┏━━

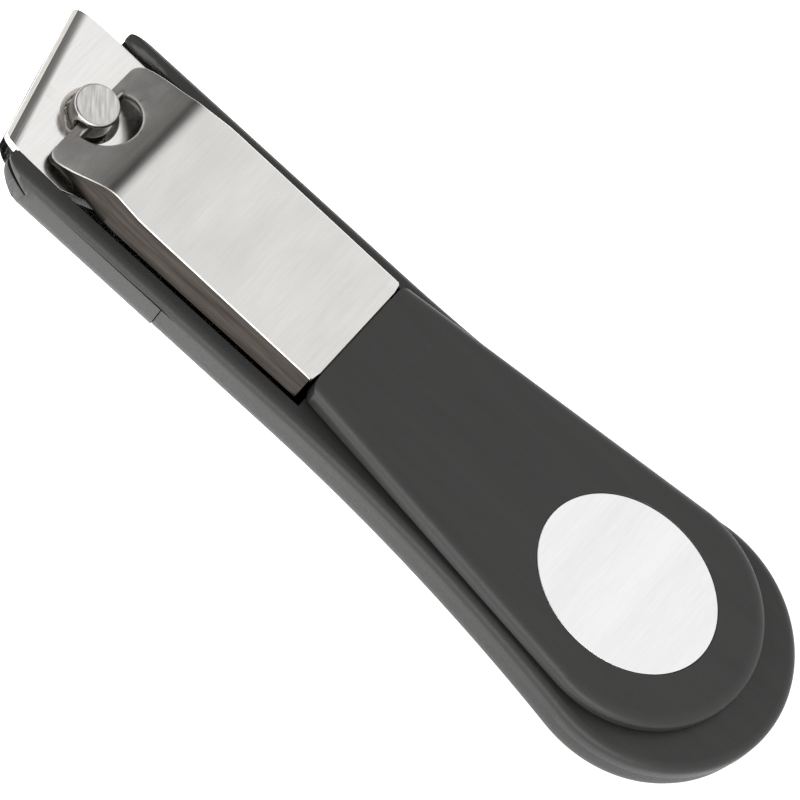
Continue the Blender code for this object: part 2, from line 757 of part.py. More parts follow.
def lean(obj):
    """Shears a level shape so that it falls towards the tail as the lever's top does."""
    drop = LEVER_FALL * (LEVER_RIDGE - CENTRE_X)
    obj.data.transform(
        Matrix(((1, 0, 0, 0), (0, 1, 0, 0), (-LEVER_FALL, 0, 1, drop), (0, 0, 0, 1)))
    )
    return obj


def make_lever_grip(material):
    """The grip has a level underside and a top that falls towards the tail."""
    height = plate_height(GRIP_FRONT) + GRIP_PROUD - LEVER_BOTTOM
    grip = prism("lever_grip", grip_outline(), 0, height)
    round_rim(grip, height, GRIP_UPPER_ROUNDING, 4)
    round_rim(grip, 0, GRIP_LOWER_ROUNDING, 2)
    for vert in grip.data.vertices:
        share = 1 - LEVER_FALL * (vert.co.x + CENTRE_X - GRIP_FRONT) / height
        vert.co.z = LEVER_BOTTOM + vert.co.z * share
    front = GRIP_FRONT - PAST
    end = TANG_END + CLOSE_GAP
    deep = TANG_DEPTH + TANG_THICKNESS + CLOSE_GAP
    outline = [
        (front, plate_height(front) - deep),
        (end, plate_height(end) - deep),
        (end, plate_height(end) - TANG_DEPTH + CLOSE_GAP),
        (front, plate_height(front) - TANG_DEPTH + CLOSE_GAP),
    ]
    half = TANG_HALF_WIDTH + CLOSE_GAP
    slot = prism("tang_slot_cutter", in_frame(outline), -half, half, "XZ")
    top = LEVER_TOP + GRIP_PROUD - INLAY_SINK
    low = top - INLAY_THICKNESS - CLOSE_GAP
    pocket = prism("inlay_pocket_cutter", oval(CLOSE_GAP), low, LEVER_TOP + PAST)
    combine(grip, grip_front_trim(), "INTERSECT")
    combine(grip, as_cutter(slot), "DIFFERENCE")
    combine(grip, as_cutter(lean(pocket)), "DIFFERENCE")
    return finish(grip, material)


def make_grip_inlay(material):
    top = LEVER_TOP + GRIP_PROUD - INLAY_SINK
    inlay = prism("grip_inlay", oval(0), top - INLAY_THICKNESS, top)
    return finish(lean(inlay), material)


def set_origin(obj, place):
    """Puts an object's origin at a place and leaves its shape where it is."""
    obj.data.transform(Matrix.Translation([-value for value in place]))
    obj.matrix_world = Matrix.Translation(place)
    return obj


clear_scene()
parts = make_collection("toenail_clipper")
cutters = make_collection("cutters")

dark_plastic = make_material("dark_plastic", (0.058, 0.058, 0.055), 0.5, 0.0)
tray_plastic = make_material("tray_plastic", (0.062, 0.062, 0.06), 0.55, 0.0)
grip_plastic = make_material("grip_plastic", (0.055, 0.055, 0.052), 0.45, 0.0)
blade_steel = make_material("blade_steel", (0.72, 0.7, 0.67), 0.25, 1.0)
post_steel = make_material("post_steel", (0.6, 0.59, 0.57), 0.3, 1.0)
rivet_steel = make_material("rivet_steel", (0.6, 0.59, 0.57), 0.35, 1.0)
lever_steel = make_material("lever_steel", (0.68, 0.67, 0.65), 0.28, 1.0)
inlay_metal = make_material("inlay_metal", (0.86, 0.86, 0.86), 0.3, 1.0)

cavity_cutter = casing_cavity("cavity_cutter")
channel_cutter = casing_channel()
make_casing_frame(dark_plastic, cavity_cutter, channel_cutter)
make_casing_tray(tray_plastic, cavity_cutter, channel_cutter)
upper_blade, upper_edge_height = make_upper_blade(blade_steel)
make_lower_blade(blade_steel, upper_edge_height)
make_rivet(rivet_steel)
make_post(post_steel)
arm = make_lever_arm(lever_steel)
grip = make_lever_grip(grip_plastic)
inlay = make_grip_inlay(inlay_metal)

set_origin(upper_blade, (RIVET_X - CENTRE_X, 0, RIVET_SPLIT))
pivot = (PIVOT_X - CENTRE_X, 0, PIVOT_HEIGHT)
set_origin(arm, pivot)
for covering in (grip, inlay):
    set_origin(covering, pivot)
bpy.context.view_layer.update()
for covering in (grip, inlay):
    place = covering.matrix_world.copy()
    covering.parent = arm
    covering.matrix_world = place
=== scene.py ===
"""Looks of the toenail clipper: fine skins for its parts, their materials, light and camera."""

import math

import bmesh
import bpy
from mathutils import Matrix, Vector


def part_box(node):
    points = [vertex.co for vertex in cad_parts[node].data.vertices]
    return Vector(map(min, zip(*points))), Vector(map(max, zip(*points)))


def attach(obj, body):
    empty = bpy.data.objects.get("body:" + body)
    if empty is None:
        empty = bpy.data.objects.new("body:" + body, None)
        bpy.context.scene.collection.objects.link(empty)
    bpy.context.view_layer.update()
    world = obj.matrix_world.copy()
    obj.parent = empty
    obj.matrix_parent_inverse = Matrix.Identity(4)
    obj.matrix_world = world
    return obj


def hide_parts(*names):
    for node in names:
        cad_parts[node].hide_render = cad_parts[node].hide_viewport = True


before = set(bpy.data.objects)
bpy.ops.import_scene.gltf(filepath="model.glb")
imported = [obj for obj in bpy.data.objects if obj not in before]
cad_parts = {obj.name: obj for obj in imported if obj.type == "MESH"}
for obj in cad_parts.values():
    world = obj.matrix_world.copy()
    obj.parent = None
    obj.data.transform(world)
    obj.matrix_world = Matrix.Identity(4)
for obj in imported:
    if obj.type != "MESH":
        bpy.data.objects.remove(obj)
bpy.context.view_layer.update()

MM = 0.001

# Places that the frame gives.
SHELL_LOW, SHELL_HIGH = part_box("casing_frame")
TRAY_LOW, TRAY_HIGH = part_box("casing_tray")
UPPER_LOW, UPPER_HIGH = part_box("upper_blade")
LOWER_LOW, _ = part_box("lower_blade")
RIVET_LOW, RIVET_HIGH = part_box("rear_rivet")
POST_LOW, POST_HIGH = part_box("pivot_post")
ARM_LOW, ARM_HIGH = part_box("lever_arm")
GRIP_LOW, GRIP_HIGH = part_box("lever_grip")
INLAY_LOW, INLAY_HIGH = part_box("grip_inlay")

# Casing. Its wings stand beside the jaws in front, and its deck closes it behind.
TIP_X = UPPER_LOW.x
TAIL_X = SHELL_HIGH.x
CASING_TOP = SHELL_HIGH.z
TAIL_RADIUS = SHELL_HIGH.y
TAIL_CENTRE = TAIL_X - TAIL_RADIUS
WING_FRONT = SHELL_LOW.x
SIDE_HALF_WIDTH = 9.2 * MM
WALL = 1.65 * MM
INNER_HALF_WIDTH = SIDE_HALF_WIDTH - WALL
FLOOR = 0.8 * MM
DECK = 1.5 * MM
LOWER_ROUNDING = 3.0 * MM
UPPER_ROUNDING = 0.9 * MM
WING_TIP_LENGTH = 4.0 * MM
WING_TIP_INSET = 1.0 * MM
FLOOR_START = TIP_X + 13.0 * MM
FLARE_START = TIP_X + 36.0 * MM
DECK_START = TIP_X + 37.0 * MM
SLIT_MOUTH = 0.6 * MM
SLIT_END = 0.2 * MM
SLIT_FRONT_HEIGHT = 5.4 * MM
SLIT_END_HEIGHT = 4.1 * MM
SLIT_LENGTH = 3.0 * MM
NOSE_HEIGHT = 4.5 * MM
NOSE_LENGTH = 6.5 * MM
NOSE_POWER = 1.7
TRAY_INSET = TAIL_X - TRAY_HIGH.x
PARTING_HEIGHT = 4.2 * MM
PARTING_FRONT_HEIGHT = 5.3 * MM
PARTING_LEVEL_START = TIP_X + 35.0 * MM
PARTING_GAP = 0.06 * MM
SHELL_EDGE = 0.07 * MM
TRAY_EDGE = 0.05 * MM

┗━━

> Problem statement: As listed above, the lines from the line with "set_origin(upper_blade, (RIVET_X - CENTRE_X, 0, RIVET_SPLIT))" to the line with "zip(*points))), Vector(map(max, zip(*points)))" are to be echoed exactly, with both ends included and nothing added.

> Complete output:
set_origin(upper_blade, (RIVET_X - CENTRE_X, 0, RIVET_SPLIT))
pivot = (PIVOT_X - CENTRE_X, 0, PIVOT_HEIGHT)
set_origin(arm, pivot)
for covering in (grip, inlay):
    set_origin(covering, pivot)
bpy.context.view_layer.update()
for covering in (grip, inlay):
    place = covering.matrix_world.copy()
    covering.parent = arm
    covering.matrix_world = place
=== scene.py ===
"""Looks of the toenail clipper: fine skins for its parts, their materials, light and camera."""

import math

import bmesh
import bpy
from mathutils import Matrix, Vector


def part_box(node):
    points = [vertex.co for vertex in cad_parts[node].data.vertices]
    return Vector(map(min, zip(*points))), Vector(map(max, zip(*points)))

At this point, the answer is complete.